____ Material

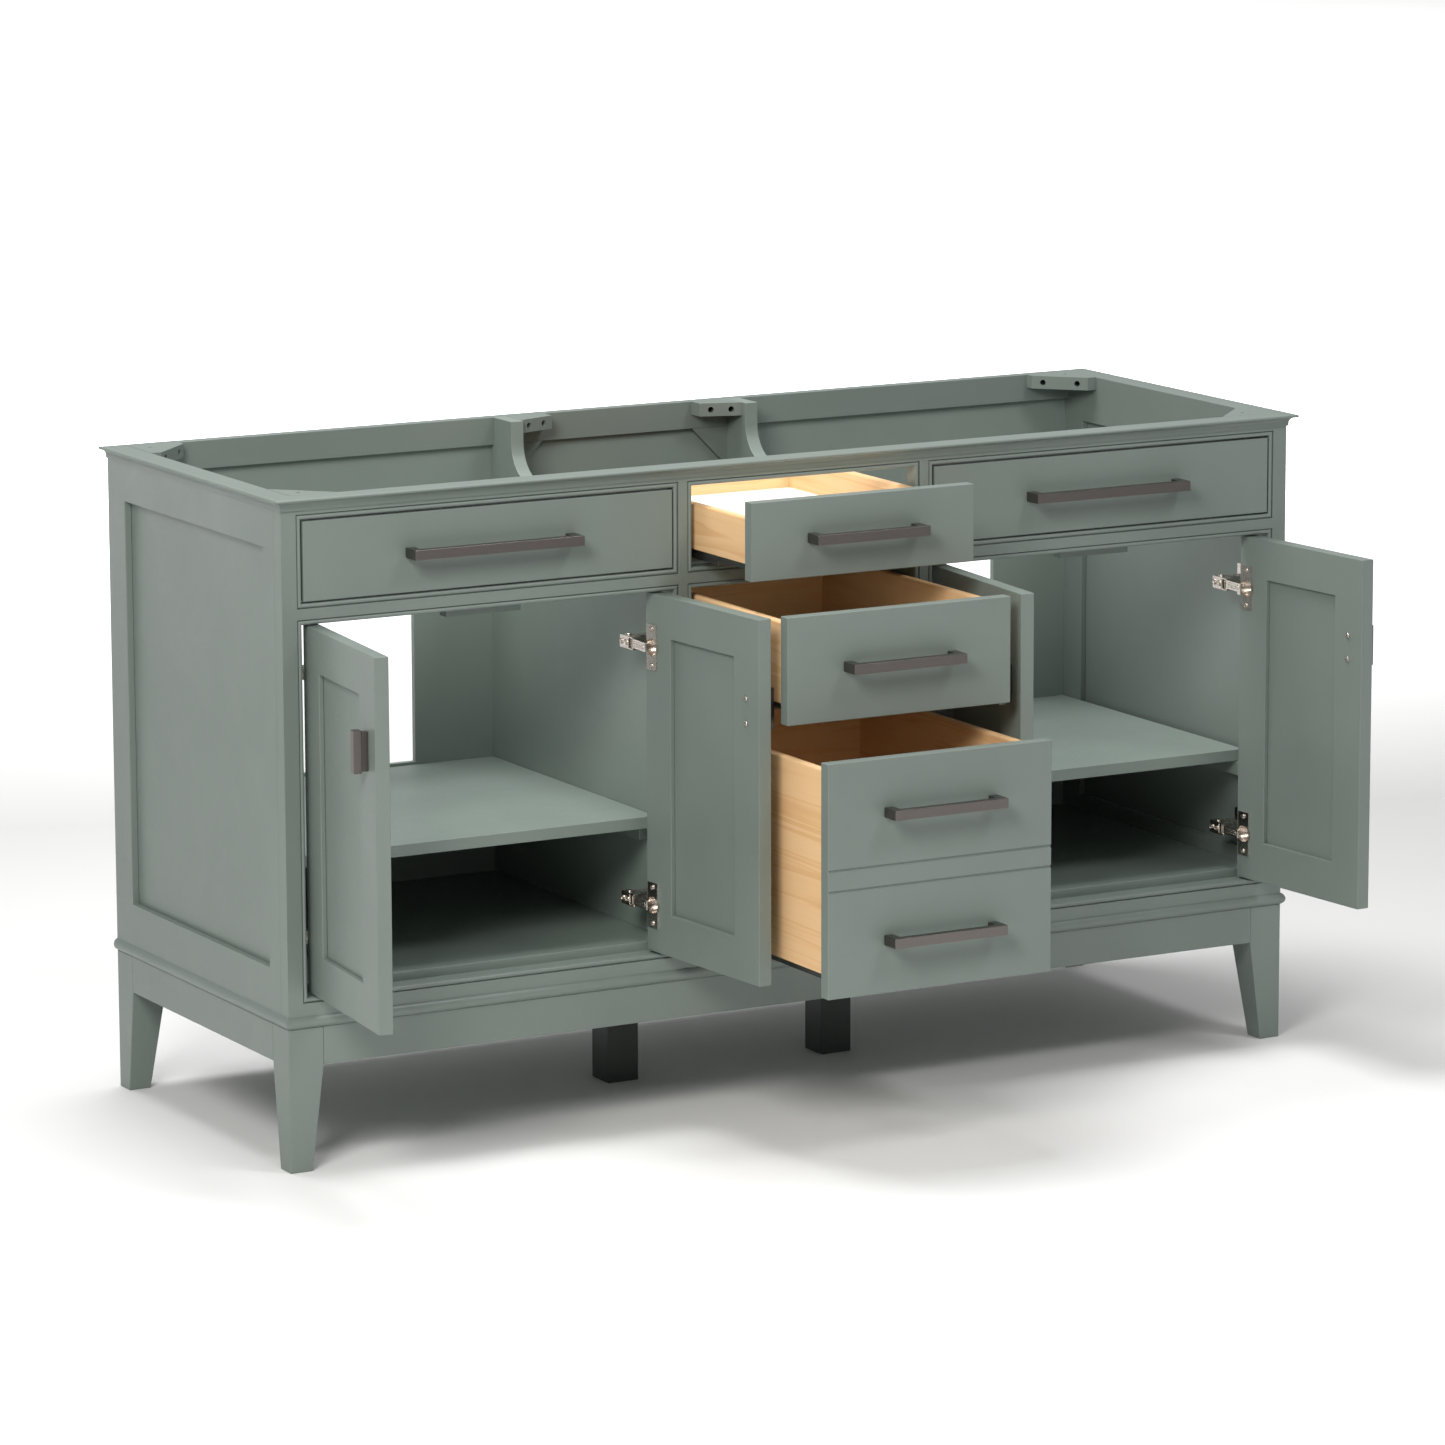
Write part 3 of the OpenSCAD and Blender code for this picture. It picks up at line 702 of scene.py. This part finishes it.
def false_front_pulls():
    """One long pull at each end of the box that both pulls fill"""
    low, high = (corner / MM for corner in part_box("false_front_pulls"))
    height = (low.z + high.z) / 2
    for side, middle in (("left", low.x + LONG_PULL / 2), ("right", high.x - LONG_PULL / 2)):
        bar_pull(f"false_front_{side}_pull", ROOT, (middle, high.y, height), LONG_PULL)
    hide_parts("false_front_pulls")


def whole_door(name):
    place = Door(name)
    eased_copy(name + "_frame", 1.0, PAINT)
    kept(name + "_panel", PAINT)
    kept(name + "_cups", NICKEL)
    door_pull(place)
    hinge_link(place)
    hinge_screws(place)
    hinge_plates(place)


def drawer_pulls(name):
    """One pull, or two where their box is taller than one bar"""
    low, high = (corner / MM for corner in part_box(name + "_pull"))
    heights = [(low.z + high.z) / 2]
    if high.z - low.z > 1.5 * BAR_TALL:
        heights = [low.z + BAR_TALL / 2, high.z - BAR_TALL / 2]
    made = [bar_pull(f"{name}_pull_{order + 1}", name, (0, high.y, height), high.x - low.x)
            for order, height in enumerate(heights)]
    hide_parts(name + "_pull")


def whole_drawer(name, number):
    eased_copy(name + "_front", 1.0, PAINT)
    kept(name + "_bottom", BOTTOM_BOARD)
    kept(name + "_runners", ZINC)
    drawer_boards(name, number)
    slide_clips(name)
    drawer_pulls(name)


carcass()
false_front_pulls()
for door_name in DOORS:
    whole_door(door_name)
for drawer_number, drawer_name in enumerate(DRAWERS):
    whole_drawer(drawer_name, drawer_number)


# ---------- studio ----------

CAMERA_PLACE = (-4.1317, -7.7742, 2.0996)
CAMERA_TURN = (28.970, 10.787, -0.182)
CAMERA_LENS = 161.77
SENSOR_WIDTH = 36
SKY_STRENGTH = 0.36
WARM_WHITE = (1.0, 0.985, 0.955)


def studio_floor():
    deselect()
    bpy.ops.mesh.primitive_plane_add(size=90, location=(0, 15, 0))
    floor = bpy.context.object
    floor.name = "floor"
    floor.data.materials.append(pale_floor())


def studio_air():
    world = bpy.data.worlds.new("studio")
    bpy.context.scene.world = world
    world.use_nodes = True
    sky = world.node_tree.nodes["Background"]
    sky.inputs["Color"].default_value = (1.0, 1.0, 1.0, 1)
    sky.inputs["Strength"].default_value = SKY_STRENGTH


def softbox(name, place, aim, wide, high, power, colour=(1, 1, 1)):
    data = bpy.data.lights.new(name, "AREA")
    data.shape = "RECTANGLE"
    data.size = wide
    data.size_y = high
    data.energy = power
    data.color = colour
    lamp = bpy.data.objects.new(name, data)
    lamp.location = place
    lamp.rotation_euler = (Vector(aim) - Vector(place)).to_track_quat("-Z", "Y").to_euler()
    bpy.context.scene.collection.objects.link(lamp)


def studio_camera():
    """A long lens, turned right and down from straight along y, with a slight roll"""
    data = bpy.data.cameras.new("camera")
    data.lens = CAMERA_LENS
    data.sensor_width = SENSOR_WIDTH
    data.clip_end = 200
    camera = bpy.data.objects.new("camera", data)
    yaw, pitch, roll = (math.radians(a) for a in CAMERA_TURN)
    camera.matrix_world = (Matrix.Translation(CAMERA_PLACE) @ Matrix.Rotation(-yaw, 4, "Z")
                           @ Matrix.Rotation(math.pi / 2 - pitch, 4, "X") @ Matrix.Rotation(roll, 4, "Z"))
    bpy.context.scene.collection.objects.link(camera)
    bpy.context.scene.camera = camera


studio_floor()
studio_air()
softbox("key", (1.6, -3.2, 4.4), (0, -0.3, 0.4), 1.2, 1.2, 60)
softbox("front", (-3.0, -3.0, 3.0), (0.1, -0.3, 0.5), 1.5, 1.5, 135, WARM_WHITE)
softbox("overhead", (-0.4, 0.2, 4.2), (0.1, -1.2, 0.0), 1.8, 1.8, 150)
softbox("background", (0, 7, 7), (4, 16, 0), 10, 6, 5200)
studio_camera()

bpy.context.scene.view_settings.view_transform = "Standard"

________

• **Task details**
Reproduce the full listing exactly.

• **The solution**
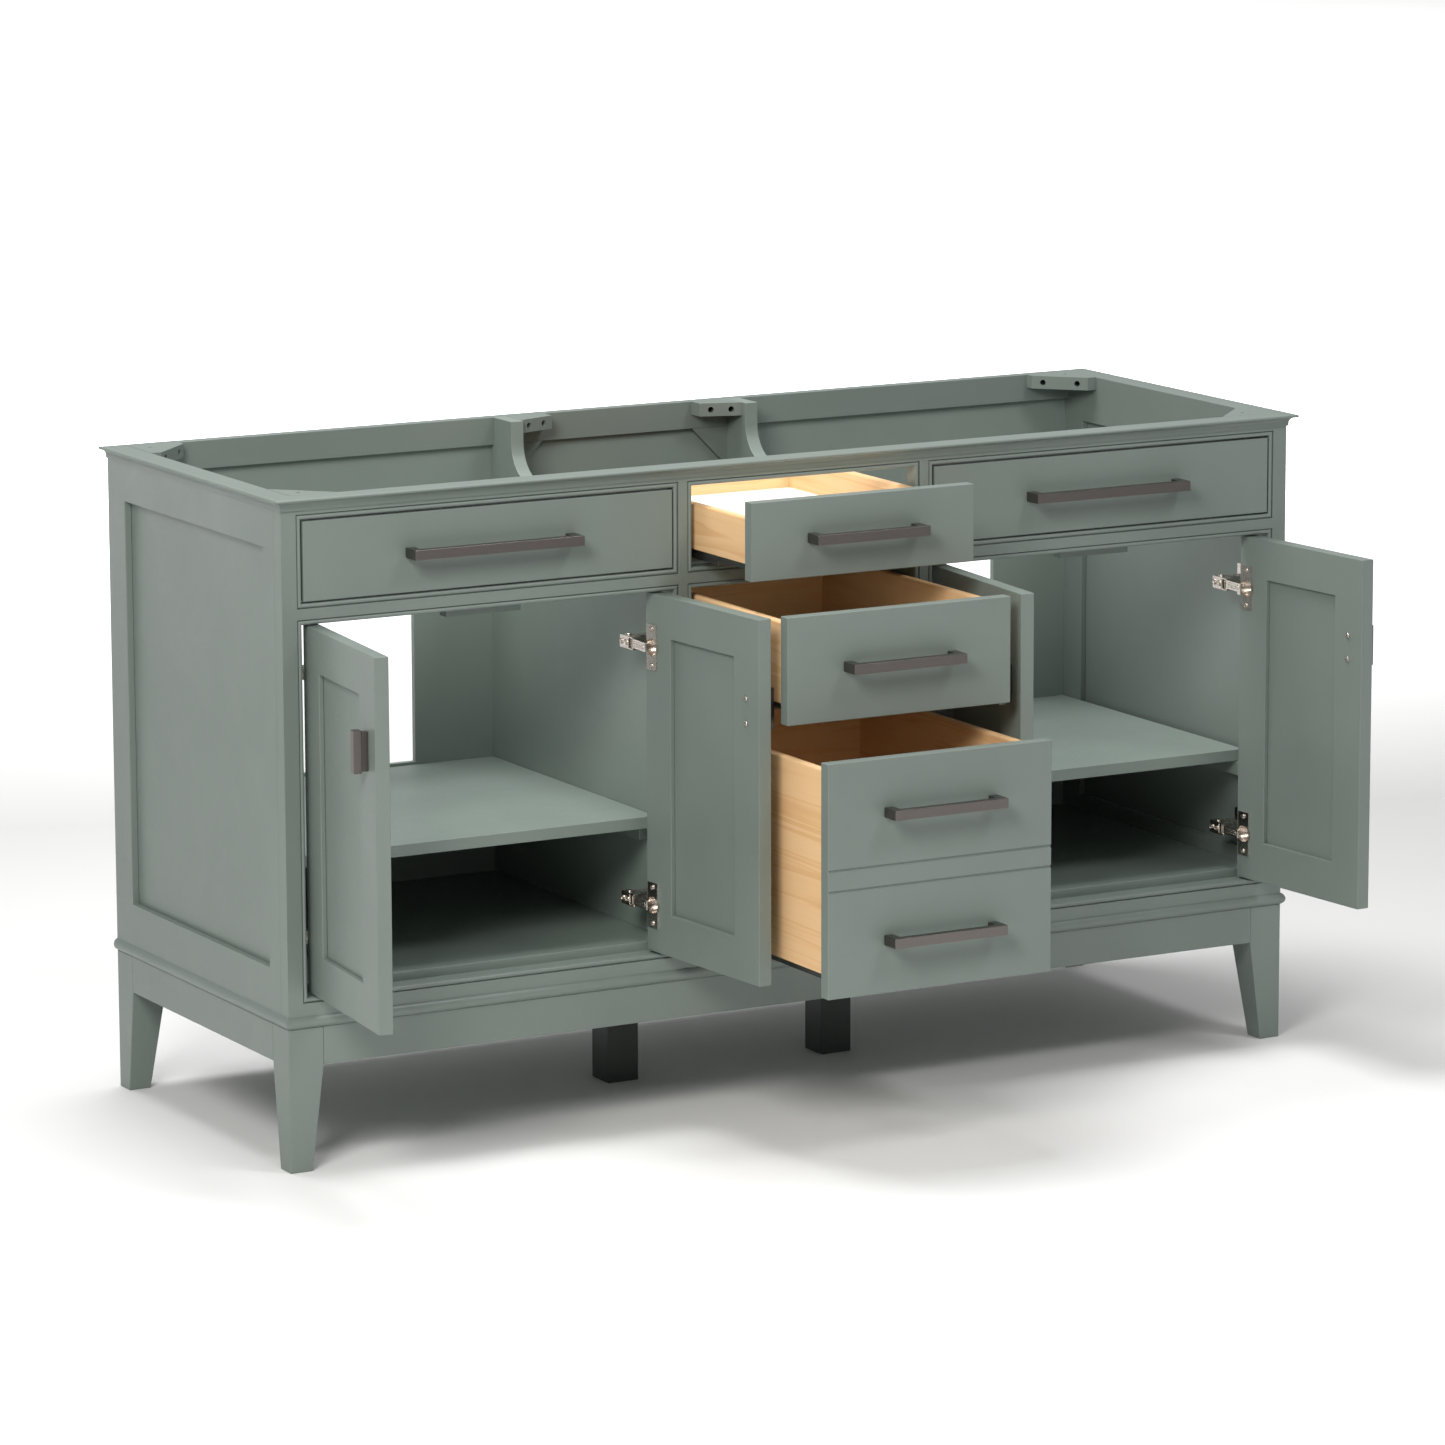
Write part 3 of the OpenSCAD and Blender code for this picture. It picks up at line 702 of scene.py. This part finishes it.
def false_front_pulls():
    """One long pull at each end of the box that both pulls fill"""
    low, high = (corner / MM for corner in part_box("false_front_pulls"))
    height = (low.z + high.z) / 2
    for side, middle in (("left", low.x + LONG_PULL / 2), ("right", high.x - LONG_PULL / 2)):
        bar_pull(f"false_front_{side}_pull", ROOT, (middle, high.y, height), LONG_PULL)
    hide_parts("false_front_pulls")


def whole_door(name):
    place = Door(name)
    eased_copy(name + "_frame", 1.0, PAINT)
    kept(name + "_panel", PAINT)
    kept(name + "_cups", NICKEL)
    door_pull(place)
    hinge_link(place)
    hinge_screws(place)
    hinge_plates(place)


def drawer_pulls(name):
    """One pull, or two where their box is taller than one bar"""
    low, high = (corner / MM for corner in part_box(name + "_pull"))
    heights = [(low.z + high.z) / 2]
    if high.z - low.z > 1.5 * BAR_TALL:
        heights = [low.z + BAR_TALL / 2, high.z - BAR_TALL / 2]
    made = [bar_pull(f"{name}_pull_{order + 1}", name, (0, high.y, height), high.x - low.x)
            for order, height in enumerate(heights)]
    hide_parts(name + "_pull")


def whole_drawer(name, number):
    eased_copy(name + "_front", 1.0, PAINT)
    kept(name + "_bottom", BOTTOM_BOARD)
    kept(name + "_runners", ZINC)
    drawer_boards(name, number)
    slide_clips(name)
    drawer_pulls(name)


carcass()
false_front_pulls()
for door_name in DOORS:
    whole_door(door_name)
for drawer_number, drawer_name in enumerate(DRAWERS):
    whole_drawer(drawer_name, drawer_number)


# ---------- studio ----------

CAMERA_PLACE = (-4.1317, -7.7742, 2.0996)
CAMERA_TURN = (28.970, 10.787, -0.182)
CAMERA_LENS = 161.77
SENSOR_WIDTH = 36
SKY_STRENGTH = 0.36
WARM_WHITE = (1.0, 0.985, 0.955)


def studio_floor():
    deselect()
    bpy.ops.mesh.primitive_plane_add(size=90, location=(0, 15, 0))
    floor = bpy.context.object
    floor.name = "floor"
    floor.data.materials.append(pale_floor())


def studio_air():
    world = bpy.data.worlds.new("studio")
    bpy.context.scene.world = world
    world.use_nodes = True
    sky = world.node_tree.nodes["Background"]
    sky.inputs["Color"].default_value = (1.0, 1.0, 1.0, 1)
    sky.inputs["Strength"].default_value = SKY_STRENGTH


def softbox(name, place, aim, wide, high, power, colour=(1, 1, 1)):
    data = bpy.data.lights.new(name, "AREA")
    data.shape = "RECTANGLE"
    data.size = wide
    data.size_y = high
    data.energy = power
    data.color = colour
    lamp = bpy.data.objects.new(name, data)
    lamp.location = place
    lamp.rotation_euler = (Vector(aim) - Vector(place)).to_track_quat("-Z", "Y").to_euler()
    bpy.context.scene.collection.objects.link(lamp)


def studio_camera():
    """A long lens, turned right and down from straight along y, with a slight roll"""
    data = bpy.data.cameras.new("camera")
    data.lens = CAMERA_LENS
    data.sensor_width = SENSOR_WIDTH
    data.clip_end = 200
    camera = bpy.data.objects.new("camera", data)
    yaw, pitch, roll = (math.radians(a) for a in CAMERA_TURN)
    camera.matrix_world = (Matrix.Translation(CAMERA_PLACE) @ Matrix.Rotation(-yaw, 4, "Z")
                           @ Matrix.Rotation(math.pi / 2 - pitch, 4, "X") @ Matrix.Rotation(roll, 4, "Z"))
    bpy.context.scene.collection.objects.link(camera)
    bpy.context.scene.camera = camera


studio_floor()
studio_air()
softbox("key", (1.6, -3.2, 4.4), (0, -0.3, 0.4), 1.2, 1.2, 60)
softbox("front", (-3.0, -3.0, 3.0), (0.1, -0.3, 0.5), 1.5, 1.5, 135, WARM_WHITE)
softbox("overhead", (-0.4, 0.2, 4.2), (0.1, -1.2, 0.0), 1.8, 1.8, 150)
softbox("background", (0, 7, 7), (4, 16, 0), 10, 6, 5200)
studio_camera()

bpy.context.scene.view_settings.view_transform = "Standard"